Hertz Global Holdings Inc. (NYSE:HTZ) has announced that it will continue a financial review that has found $87 million of errors to date and will be restating its financial results for the years 2011, 2012, and 2013. The report seems to have shaken investor confidence in the company. After the announcement, shares in the company dropped 4.2 percent to $21.77. Hertz shares have recorded a 21 percent decline for the year. The company is based in Naples, Florida.

Hertz has been under investigation from the U.S. Securities and Exchange Commission since June. The financial mistakes found by the investigation have been blamed on material weaknesses in the company’s internal controls, rendering its accounting procedures ineffective. Former chairman and CEO Mark Frissora resigned in September after the announcement of the investigation.

Hertz Global Holdings Inc. (NYSE:HTZ) has been facing increased pressure from shareholders to appoint a permanent top executive for the company. Billionaire investor Carl Icahn, who holds a stake of more than 8 percent in the company, has been one of the activist shareholders calling for a reorganization of the company’s leadership. Hertz has already replaced some of its directors with new personnel recommended by Mr. Icahn.
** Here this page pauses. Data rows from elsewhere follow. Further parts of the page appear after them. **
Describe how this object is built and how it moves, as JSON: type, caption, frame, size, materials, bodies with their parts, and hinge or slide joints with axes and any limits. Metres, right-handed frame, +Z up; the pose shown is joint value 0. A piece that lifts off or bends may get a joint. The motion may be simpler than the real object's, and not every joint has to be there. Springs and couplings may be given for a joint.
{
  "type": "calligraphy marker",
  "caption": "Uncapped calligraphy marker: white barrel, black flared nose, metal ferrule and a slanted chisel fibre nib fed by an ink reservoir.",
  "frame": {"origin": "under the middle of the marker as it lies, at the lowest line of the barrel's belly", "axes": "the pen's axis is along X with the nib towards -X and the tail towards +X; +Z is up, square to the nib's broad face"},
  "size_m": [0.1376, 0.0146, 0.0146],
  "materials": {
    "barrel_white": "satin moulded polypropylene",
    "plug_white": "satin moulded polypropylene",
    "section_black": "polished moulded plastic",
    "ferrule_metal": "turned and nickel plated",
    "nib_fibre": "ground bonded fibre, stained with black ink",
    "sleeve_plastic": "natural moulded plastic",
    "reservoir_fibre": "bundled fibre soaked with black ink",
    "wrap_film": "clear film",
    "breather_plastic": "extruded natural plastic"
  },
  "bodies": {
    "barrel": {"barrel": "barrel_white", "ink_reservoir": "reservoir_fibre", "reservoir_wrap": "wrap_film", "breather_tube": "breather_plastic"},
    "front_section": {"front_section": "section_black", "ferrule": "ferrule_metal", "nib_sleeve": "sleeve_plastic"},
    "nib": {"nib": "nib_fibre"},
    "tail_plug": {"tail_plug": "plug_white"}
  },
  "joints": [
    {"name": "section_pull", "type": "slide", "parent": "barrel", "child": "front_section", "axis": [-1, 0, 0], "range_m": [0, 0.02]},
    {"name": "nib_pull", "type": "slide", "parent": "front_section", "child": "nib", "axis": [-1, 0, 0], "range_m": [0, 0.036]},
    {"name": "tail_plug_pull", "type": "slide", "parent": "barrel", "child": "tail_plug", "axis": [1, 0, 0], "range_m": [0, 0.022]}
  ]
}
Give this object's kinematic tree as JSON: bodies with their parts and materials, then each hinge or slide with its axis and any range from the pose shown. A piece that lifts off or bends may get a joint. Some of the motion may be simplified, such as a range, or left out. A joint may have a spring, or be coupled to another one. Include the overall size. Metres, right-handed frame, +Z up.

The board has delayed making a decision on a new CEO until the investigation into the financial mistakes and management’s influence over those mistakes has been completed. Interim CEO Brian MacDonald is expected to remain in place until the accounting review is completed, which Hertz Global Holdings Inc. (NYSE:HTZ) predicts will be around mid-2015. He is slated to receive compensation of $1.1 million in annual base salary and a special cash incentive of $500,000, paid on an annualized basis.

To please investors, Hertz is planning to begin a cost-reduction program that is estimated to save the company $100 million. The company is planning to start buying more vehicles that it can sell back to the manufacturer later at previously agreed upon prices. The company has also increased the rate at which it is selling its highest-mileage cars by 45 percent and has already sold 40 percent of the vehicles it planned to sell during the fourth quarter.